Po 3 tyg wyjechałem tymi zwłokami, ostrożnie jak z jajkiem, przelatujący helikopter powodował odruch wypatrywania kontrolki oleju i zgaszenia silnika :mrgreen:
Zaprowadziłem na klime.... Do wymiany jakiś czujnik i czynnik do nabicia. Muszę zrobić, przecież tak nie sprzedam.... :roll:
Tak jakoś słabo kręcił rozrusznik, to kupiłem nową baterie kagera,
Muszę zrobić, przecież tak nie sprzedam.... :roll:
Koło dwumasowe jednak trzeba będzie wymienić....
Muszę zrobić, przecież tak nie sprzedam.... :roll:
Wymiana akumulatora nie przyniosła zamierzonego efektu, winowajca ujawnił się sam. Rozrusznik rozpadł się do końca......
Muszę zrobić, przecież tak nie sprzedam.... :roll:

Jeszcze malowanie i ogłoszenia jak zarobie z 500zł będzie dobrze.

Raz w roku przyszły nabywca kupuje ode mnie auto w którym musiałem zrobić wszystko....
Będzie zrobione wszystko, po zakupie zero wkładu własnego.... Jak widać lepiej od handlarza jak od prywatnych ludzi.... :mrgreen:

Autor:  Cyryl [ 24 lip 2014, 8:11 ]
Tytuł:  Re: Sukcesy/porażki dnia dzisiejszego vol.2

Cytuj:
Póki co wybrałem Rumunie.

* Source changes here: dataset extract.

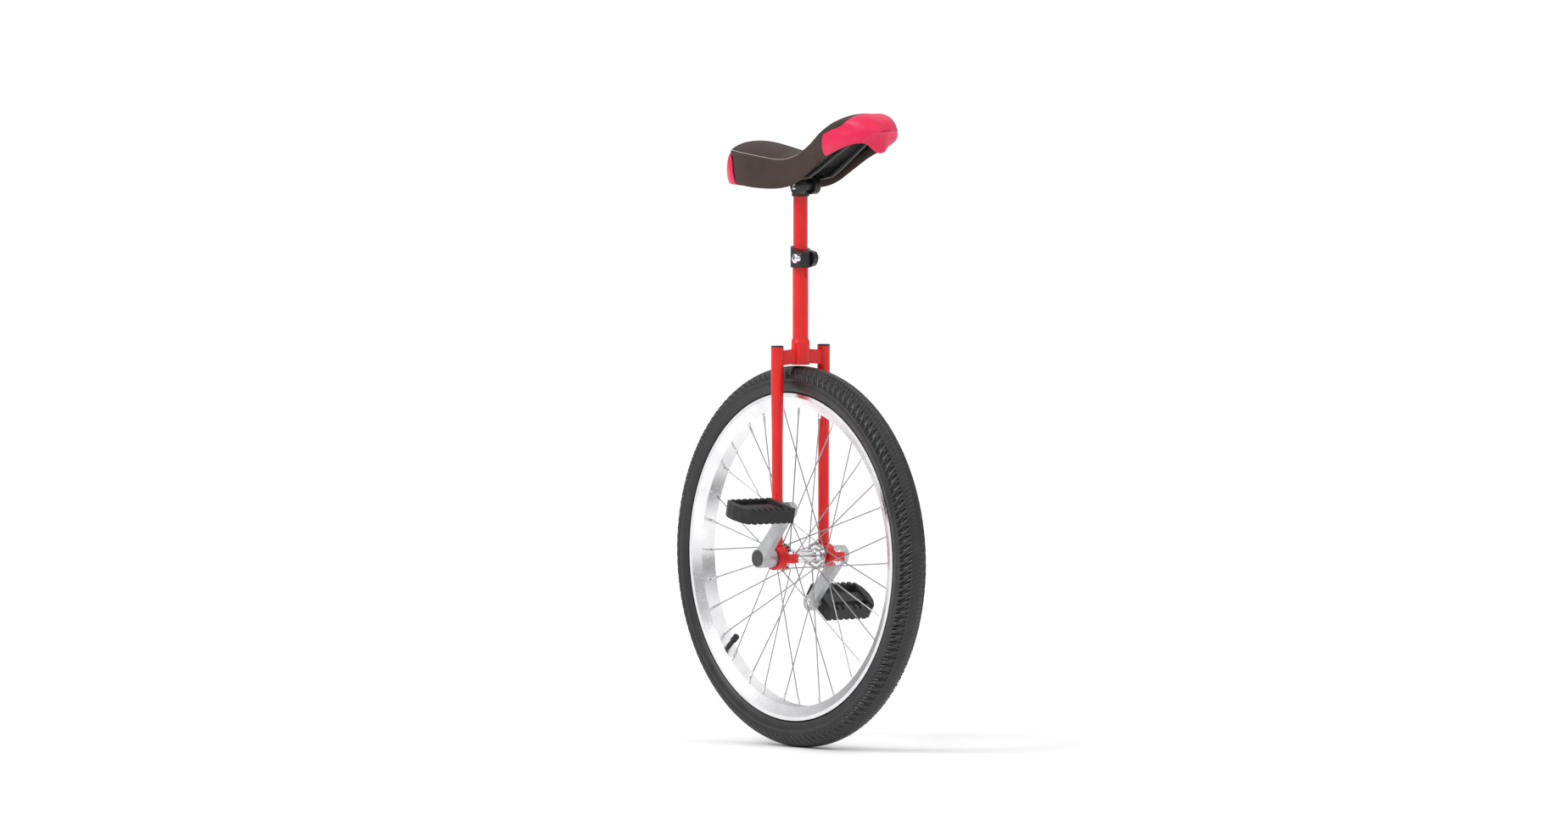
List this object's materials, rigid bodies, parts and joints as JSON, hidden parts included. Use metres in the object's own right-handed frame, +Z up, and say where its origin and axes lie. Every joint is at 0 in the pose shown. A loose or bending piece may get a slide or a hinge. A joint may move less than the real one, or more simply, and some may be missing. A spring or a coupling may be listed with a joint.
{
  "type": "unicycle",
  "caption": "Unicycle with a spoked wheel, two-leg fork, cranks and platform pedals, a clamped seat post and a padded saddle with a front grab handle.",
  "frame": {"origin": "the tyre's contact with the ground, under the middle of the axle", "axes": "+X forward, towards the saddle's grab handle; +Y along the axle to the rider's left; +Z up"},
  "size_m": [0.61, 0.39, 1.017],
  "materials": {
    "tyre_rubber": "satin",
    "tube_rubber": "matte",
    "tape_rubber": "matte",
    "rim_metal": "polished",
    "valve_rubber": "matte",
    "cap_plastic": "matte",
    "spoke_steel": "polished",
    "hub_chrome": "polished",
    "axle_steel": "machined",
    "bearing_steel": "polished",
    "crank_metal": "satin",
    "bolt_steel": "polished",
    "pedal_plastic": "matte",
    "bush_plastic": "matte",
    "red_paint": "gloss",
    "black_metal": "satin",
    "base_plastic": "matte",
    "saddle_foam": "matte",
    "saddle_leather": "satin",
    "pink_plastic": "gloss"
  },
  "bodies": {
    "frame": {"bearing_outer_rings": "bearing_steel", "seat_tube": "red_paint", "crown_sleeve": "red_paint", "right_crown_arm": "red_paint", "left_crown_arm": "red_paint", "right_fork_leg": "red_paint", "left_fork_leg": "red_paint", "right_leg_cap": "cap_plastic", "left_leg_cap": "cap_plastic", "right_bearing_holder": "red_paint", "left_bearing_holder": "red_paint", "right_holder_cap": "red_paint", "left_holder_cap": "red_paint", "holder_bolts": "bolt_steel", "holder_nuts": "bolt_steel", "seat_collar": "black_metal", "collar_bolt": "bolt_steel", "collar_nut": "bolt_steel"},
    "wheel": {"tyre": "tyre_rubber", "inner_tube": "tube_rubber", "rim_tape": "tape_rubber", "rim": "rim_metal", "valve_stem": "valve_rubber", "valve_cap": "cap_plastic", "right_spokes": "spoke_steel", "left_spokes": "spoke_steel", "spoke_nipples": "spoke_steel", "hub_shell": "hub_chrome", "hub_axle": "axle_steel", "axle_spacers": "axle_steel", "bearing_inner_rings": "bearing_steel", "bearing_balls": "bearing_steel", "right_crank": "crank_metal", "left_crank": "crank_metal", "crank_bolts": "bolt_steel", "crank_dust_caps": "cap_plastic", "right_pedal_spindle": "bolt_steel", "left_pedal_spindle": "bolt_steel"},
    "right_pedal": {"right_pedal_body": "pedal_plastic", "right_pedal_bushes": "bush_plastic", "right_pedal_end_cap": "cap_plastic"},
    "left_pedal": {"left_pedal_body": "pedal_plastic", "left_pedal_bushes": "bush_plastic", "left_pedal_end_cap": "cap_plastic"},
    "post": {"seat_post": "red_paint", "saddle_clip": "black_metal", "clip_bolt": "bolt_steel", "clip_nut": "bolt_steel", "clip_inner_discs": "black_metal"},
    "saddle": {"rail_clamps": "black_metal", "saddle_rails": "black_metal", "saddle_base": "base_plastic", "saddle_foam": "saddle_foam", "saddle_top_cover": "saddle_leather", "right_side_panel": "saddle_leather", "left_side_panel": "saddle_leather", "front_handle": "pink_plastic", "rear_bumper": "pink_plastic", "handle_screws": "bolt_steel"}
  },
  "joints": [
    {"name": "wheel_spin", "type": "hinge", "parent": "frame", "child": "wheel", "pos_m": [0, 0, 0.305], "axis": [0, 1, 0], "continuous": true},
    {"name": "right_pedal_spin", "type": "hinge", "parent": "wheel", "child": "right_pedal", "pos_m": [0.07502, -0.146, 0.38545], "axis": [0, 1, 0], "continuous": true},
    {"name": "left_pedal_spin", "type": "hinge", "parent": "wheel", "child": "left_pedal", "pos_m": [-0.07502, 0.146, 0.22455], "axis": [0, 1, 0], "continuous": true},
    {"name": "seat_post_slide", "type": "slide", "parent": "frame", "child": "post", "axis": [0, 0, 1], "range_m": [-0.075, 0.035]},
    {"name": "saddle_tilt", "type": "hinge", "parent": "post", "child": "saddle", "pos_m": [0.013, 0, 0.899], "axis": [0, 1, 0], "range_deg": [-15, 15]}
  ]
}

Będę szukał w międzyczasie czegoś do wujcia Putina...
słyszałem, że malezyjskie linie lotnicze potrzebują pracowników załogi samolotów. podobnież biorą wszystkich.
w ten sposób chyba szybciej trafisz do wujcia Putina.

Autor:  Kermiter [ 24 lip 2014, 9:42 ]
Tytuł:  Re: Sukcesy/porażki dnia dzisiejszego vol.2

Cytuj:
Póki co wybrałem Rumunie. Będę szukał w międzyczasie czegoś do wujcia Putina. 8)
Jestem po pierwszym strzale na rus i szczerze mówiąc, dla mnie jest git. No, ale za te pieniądze, które tu gość zaoferował to trochę lipa, chyba że na chwilę.
Idź tam gdzie nie bedziesz juz ciągle narzekać na forum jaki to marny los kierowcy a szefowie to zli ludzie :lol:

Autor:  użytkownik usunięty [ 24 lip 2014, 9:53 ]
Tytuł:  Re: Sukcesy/porażki dnia dzisiejszego vol.2

Porażka - w kurierce same porażki. Miałem jechać do Łodzi, ale ktoś posmarował i inny pojechał.